> **Source records**
_ _ _ _ _ _ _
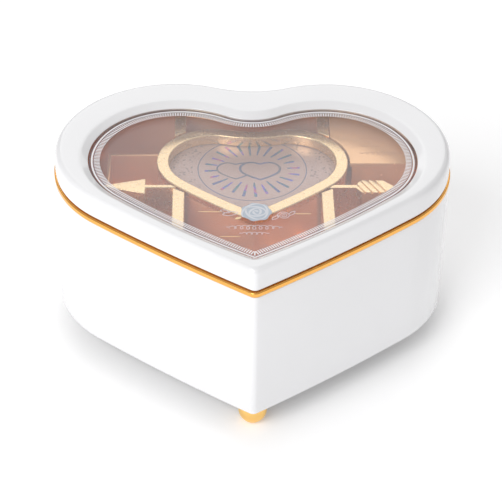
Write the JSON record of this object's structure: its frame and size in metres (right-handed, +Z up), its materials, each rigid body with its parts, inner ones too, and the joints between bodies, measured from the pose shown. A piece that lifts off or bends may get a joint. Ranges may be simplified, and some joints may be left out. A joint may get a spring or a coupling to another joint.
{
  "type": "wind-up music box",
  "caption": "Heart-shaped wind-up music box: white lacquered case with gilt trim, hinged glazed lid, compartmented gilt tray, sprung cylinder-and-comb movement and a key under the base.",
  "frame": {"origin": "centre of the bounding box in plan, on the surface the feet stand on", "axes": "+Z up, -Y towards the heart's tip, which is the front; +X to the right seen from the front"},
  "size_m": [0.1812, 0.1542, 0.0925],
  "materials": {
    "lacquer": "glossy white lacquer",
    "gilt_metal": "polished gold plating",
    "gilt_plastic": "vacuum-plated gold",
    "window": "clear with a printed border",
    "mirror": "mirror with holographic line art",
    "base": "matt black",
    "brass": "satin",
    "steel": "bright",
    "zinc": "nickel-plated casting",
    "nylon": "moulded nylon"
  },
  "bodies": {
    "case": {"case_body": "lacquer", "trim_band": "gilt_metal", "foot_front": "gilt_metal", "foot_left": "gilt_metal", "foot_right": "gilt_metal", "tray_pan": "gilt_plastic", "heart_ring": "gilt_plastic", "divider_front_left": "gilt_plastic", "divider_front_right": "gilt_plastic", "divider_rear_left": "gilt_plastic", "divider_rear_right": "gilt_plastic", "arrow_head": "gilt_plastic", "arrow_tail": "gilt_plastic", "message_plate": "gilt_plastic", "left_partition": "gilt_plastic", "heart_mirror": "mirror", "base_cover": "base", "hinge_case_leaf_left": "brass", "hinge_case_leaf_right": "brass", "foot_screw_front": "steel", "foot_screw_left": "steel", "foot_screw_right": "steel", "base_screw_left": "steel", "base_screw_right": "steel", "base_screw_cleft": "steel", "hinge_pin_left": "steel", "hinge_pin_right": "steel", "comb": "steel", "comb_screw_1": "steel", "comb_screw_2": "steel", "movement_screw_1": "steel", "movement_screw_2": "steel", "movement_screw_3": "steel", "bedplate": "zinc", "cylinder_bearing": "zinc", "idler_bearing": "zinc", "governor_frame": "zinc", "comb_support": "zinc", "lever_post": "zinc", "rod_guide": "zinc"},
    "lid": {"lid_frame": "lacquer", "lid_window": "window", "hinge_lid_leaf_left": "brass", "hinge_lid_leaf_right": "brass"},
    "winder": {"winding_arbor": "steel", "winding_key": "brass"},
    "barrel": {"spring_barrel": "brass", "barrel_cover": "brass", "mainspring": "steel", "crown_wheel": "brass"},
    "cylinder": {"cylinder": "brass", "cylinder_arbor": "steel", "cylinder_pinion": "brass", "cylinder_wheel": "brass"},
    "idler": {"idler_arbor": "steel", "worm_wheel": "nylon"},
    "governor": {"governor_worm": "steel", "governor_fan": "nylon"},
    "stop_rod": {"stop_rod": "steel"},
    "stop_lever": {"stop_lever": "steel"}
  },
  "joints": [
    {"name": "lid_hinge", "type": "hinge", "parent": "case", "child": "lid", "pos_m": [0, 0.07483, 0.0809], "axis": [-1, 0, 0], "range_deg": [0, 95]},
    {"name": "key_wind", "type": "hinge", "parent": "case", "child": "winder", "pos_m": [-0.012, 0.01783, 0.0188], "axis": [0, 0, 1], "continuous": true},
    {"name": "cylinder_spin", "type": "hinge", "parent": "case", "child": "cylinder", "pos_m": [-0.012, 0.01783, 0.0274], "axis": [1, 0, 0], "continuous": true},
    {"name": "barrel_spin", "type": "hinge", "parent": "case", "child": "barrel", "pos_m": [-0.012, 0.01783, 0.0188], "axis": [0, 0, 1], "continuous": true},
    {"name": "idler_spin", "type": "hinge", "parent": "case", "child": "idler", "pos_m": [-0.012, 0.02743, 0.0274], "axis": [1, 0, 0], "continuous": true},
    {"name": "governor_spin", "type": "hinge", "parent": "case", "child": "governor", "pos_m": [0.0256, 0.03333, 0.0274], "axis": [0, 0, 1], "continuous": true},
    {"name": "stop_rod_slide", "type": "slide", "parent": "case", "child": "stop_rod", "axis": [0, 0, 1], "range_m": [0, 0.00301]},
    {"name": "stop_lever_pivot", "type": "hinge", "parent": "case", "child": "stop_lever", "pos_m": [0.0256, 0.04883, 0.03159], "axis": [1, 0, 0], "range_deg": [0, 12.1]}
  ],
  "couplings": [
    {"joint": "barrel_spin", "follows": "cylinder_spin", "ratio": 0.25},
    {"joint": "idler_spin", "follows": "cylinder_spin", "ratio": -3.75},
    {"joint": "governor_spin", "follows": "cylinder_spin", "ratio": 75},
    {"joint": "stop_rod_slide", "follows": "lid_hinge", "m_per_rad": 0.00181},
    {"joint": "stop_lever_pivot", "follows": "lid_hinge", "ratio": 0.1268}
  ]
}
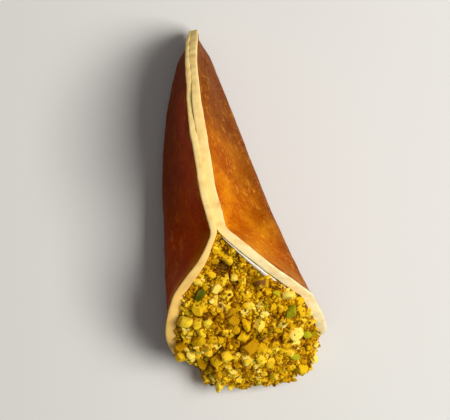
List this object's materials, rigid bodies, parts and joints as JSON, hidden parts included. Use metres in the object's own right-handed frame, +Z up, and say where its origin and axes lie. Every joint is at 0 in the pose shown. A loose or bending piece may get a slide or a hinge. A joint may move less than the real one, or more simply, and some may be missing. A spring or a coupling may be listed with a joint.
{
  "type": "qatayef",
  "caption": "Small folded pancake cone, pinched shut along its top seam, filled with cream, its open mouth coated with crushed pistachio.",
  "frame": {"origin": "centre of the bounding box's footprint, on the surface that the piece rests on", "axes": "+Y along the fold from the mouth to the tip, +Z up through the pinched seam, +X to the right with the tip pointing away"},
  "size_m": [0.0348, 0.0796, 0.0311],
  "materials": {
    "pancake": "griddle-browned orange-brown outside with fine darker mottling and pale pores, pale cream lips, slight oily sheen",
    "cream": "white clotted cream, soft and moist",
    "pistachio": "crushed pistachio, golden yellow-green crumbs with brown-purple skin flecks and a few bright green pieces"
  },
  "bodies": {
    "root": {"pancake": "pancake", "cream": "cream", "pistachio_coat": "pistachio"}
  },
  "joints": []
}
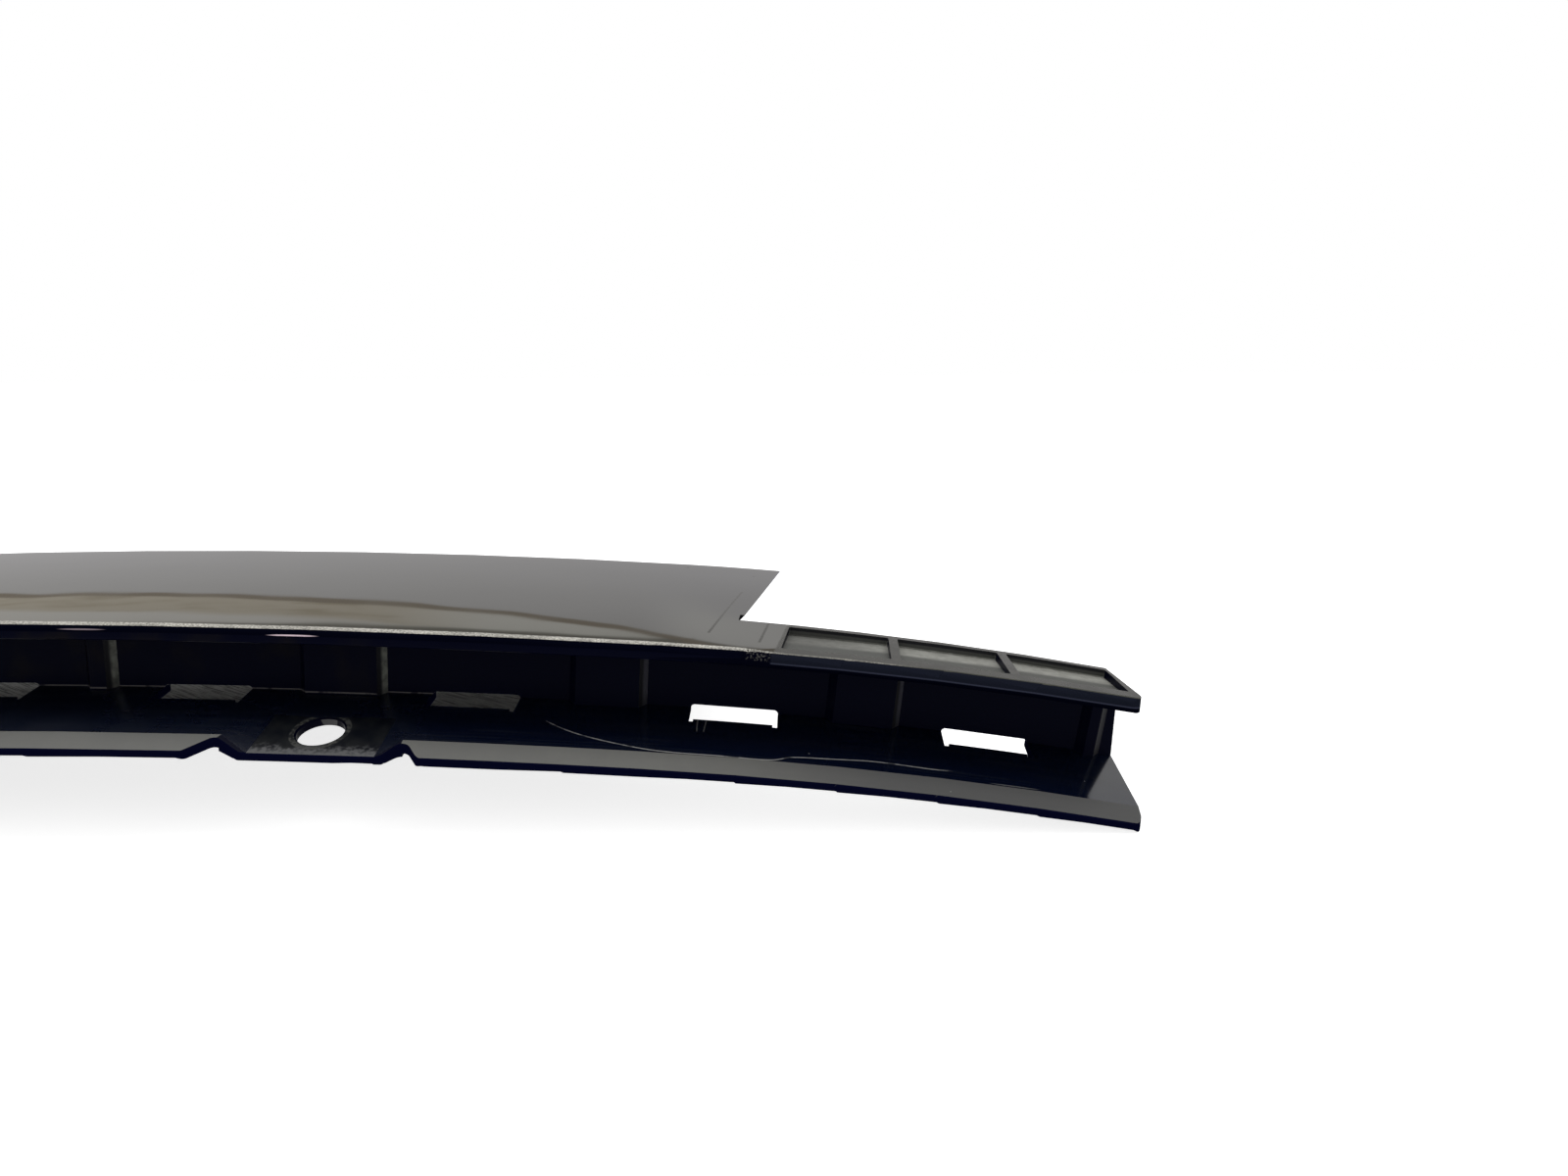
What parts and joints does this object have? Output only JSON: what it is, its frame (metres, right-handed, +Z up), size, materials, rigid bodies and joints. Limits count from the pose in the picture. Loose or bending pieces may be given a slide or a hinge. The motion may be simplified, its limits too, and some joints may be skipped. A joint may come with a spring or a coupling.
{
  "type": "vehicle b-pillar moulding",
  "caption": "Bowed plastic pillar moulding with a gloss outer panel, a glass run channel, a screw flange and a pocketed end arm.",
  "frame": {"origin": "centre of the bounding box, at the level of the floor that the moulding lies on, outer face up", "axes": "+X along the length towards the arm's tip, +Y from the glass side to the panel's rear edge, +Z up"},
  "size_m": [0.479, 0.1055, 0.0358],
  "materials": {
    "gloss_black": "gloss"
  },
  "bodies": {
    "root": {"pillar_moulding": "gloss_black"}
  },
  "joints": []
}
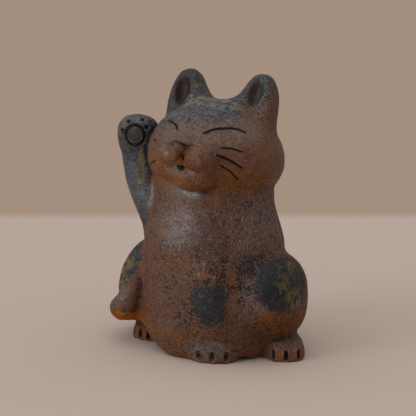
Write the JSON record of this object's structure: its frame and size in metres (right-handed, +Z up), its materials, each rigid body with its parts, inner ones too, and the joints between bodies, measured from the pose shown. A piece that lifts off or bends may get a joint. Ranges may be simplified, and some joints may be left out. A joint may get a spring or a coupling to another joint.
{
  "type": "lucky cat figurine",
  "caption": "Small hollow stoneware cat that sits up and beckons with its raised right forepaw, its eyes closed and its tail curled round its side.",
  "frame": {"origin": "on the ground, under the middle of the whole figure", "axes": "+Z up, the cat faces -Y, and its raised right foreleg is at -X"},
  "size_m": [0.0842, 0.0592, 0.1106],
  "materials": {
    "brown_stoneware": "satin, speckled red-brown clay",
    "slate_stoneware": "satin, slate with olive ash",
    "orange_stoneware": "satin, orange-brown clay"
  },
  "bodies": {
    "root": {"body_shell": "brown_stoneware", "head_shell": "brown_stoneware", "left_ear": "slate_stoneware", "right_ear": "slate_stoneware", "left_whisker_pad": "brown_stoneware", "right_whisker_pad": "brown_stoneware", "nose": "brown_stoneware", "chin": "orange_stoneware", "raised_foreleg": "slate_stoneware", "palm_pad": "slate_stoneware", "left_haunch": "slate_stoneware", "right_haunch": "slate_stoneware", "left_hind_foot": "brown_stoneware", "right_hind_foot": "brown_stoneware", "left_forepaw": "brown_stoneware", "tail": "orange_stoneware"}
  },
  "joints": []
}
_ _ _ _ _ _ _
> **Exercise task**
Which lines contain the word "bending"? Copy each one.

> **Full response**
List this object's materials, rigid bodies, parts and joints as JSON, hidden parts included. Use metres in the object's own right-handed frame, +Z up, and say where its origin and axes lie. Every joint is at 0 in the pose shown. A loose or bending piece may get a slide or a hinge. A joint may move less than the real one, or more simply, and some may be missing. A spring or a coupling may be listed with a joint.
What parts and joints does this object have? Output only JSON: what it is, its frame (metres, right-handed, +Z up), size, materials, rigid bodies and joints. Limits count from the pose in the picture. Loose or bending pieces may be given a slide or a hinge. The motion may be simplified, its limits too, and some joints may be skipped. A joint may come with a spring or a coupling.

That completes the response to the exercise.